I sat on the stairs, trying to squeeze some warmth back into myself after the long, cold walk to this apartment, while B knocked on the door. When the over-weight, middle aged, bleached blond man opened his door, I could just see a sliver inside his place. It was a Christmas shrine. Every square inch was decorated, and all of it glowed on fire from the post dawn sun streaming in his east facing windows. Dozens of presents sat under the opulent tree, as he sarcastically said Merry Christmas, and handed B an envelope. A waif-like Asian guy, clad only in bikini briefs, gingerly tip-toed up behind his benefactor, to see just who was making such an early Christmas Day purchase.
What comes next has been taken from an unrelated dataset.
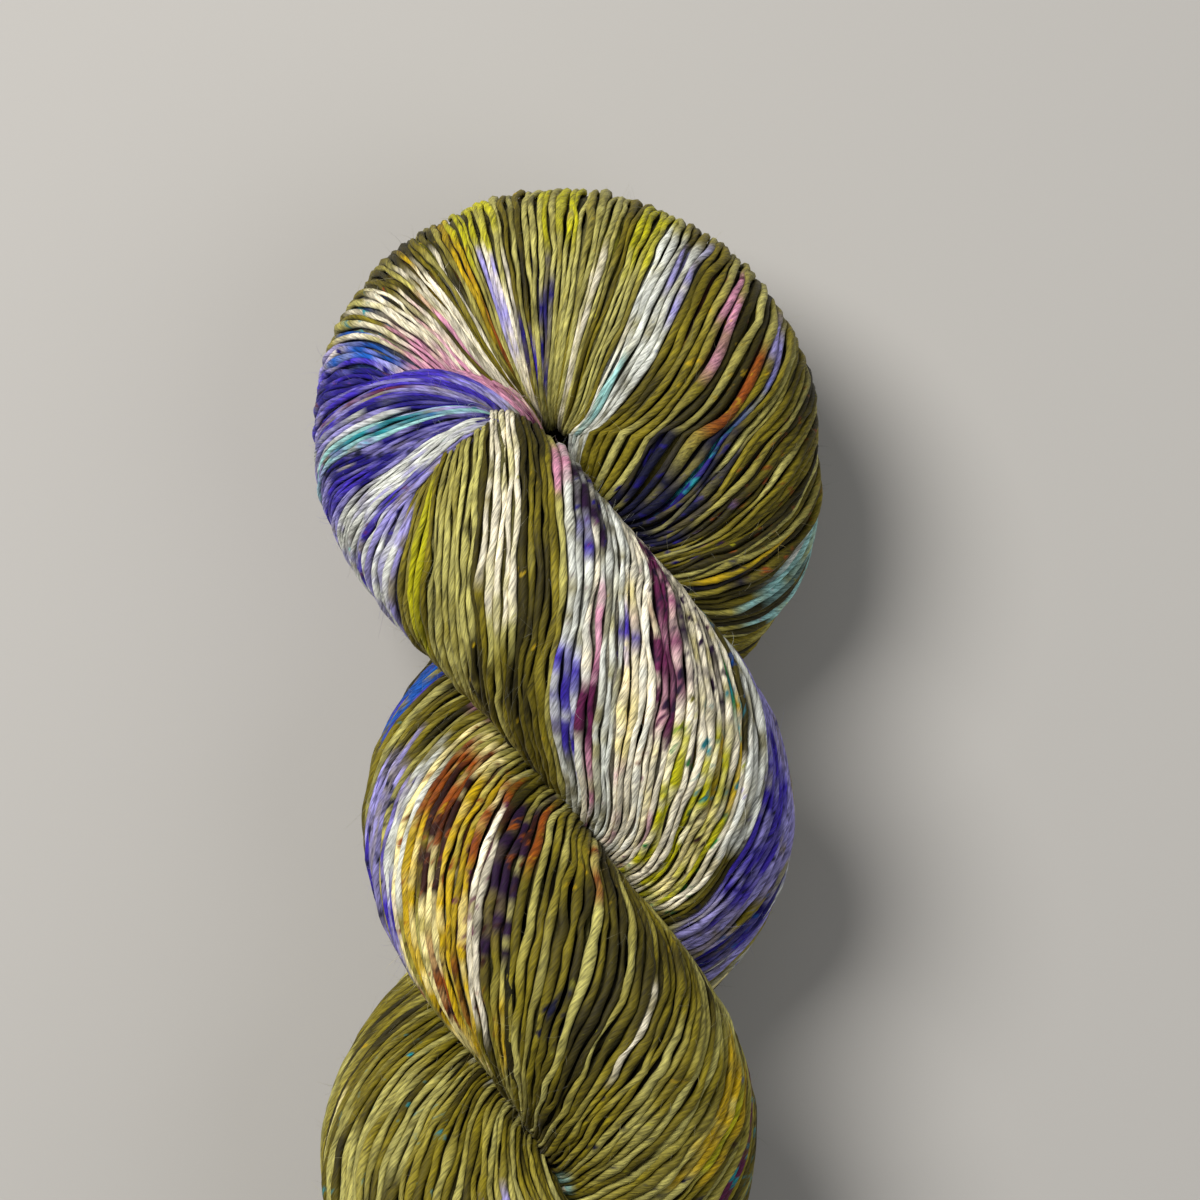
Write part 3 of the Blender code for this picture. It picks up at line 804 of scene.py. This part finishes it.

He quietly said Hi B with a smile, as the blond shut the door.
For someone who peddles such shit, he's sure full of the holiday spirit. I said, as we walked for a cab. B said nothing.
I noticed in the car on the way home, it somehow got colder. Everything was covered in a thin layer of white ice. Nothing moved, nor seemed able to move, and the newly risen sun burned an acid yellow glow into everything. Everything looked dead.
The end. This is it. It's over. This is never happening to me again. I thought to myself.
I awoke Christmas Day at around 5pm, and quickly ran out the door to buy a holiday feast at White Hen I didn't have to cook, (no stove, remember?) and a log for the fire place. I had to beg B to get out of bed to eat something, and to share some sort of Christmas together. Give me another hour or so: Bob. He said. All he would have to say to me was 'Bob', and I understood.
I spent the time in the kitchen, making the meal look nice, and sat and waited for B to get up, to give him a nice Christmas.
He eventually did, and we ate our meal in the dark, save for the glows of the fireplace and the TV, as we watched a movie neither of us had seen before, It's a Wonderful Life, choking down cheese and crackers and swigs of beer through our tears.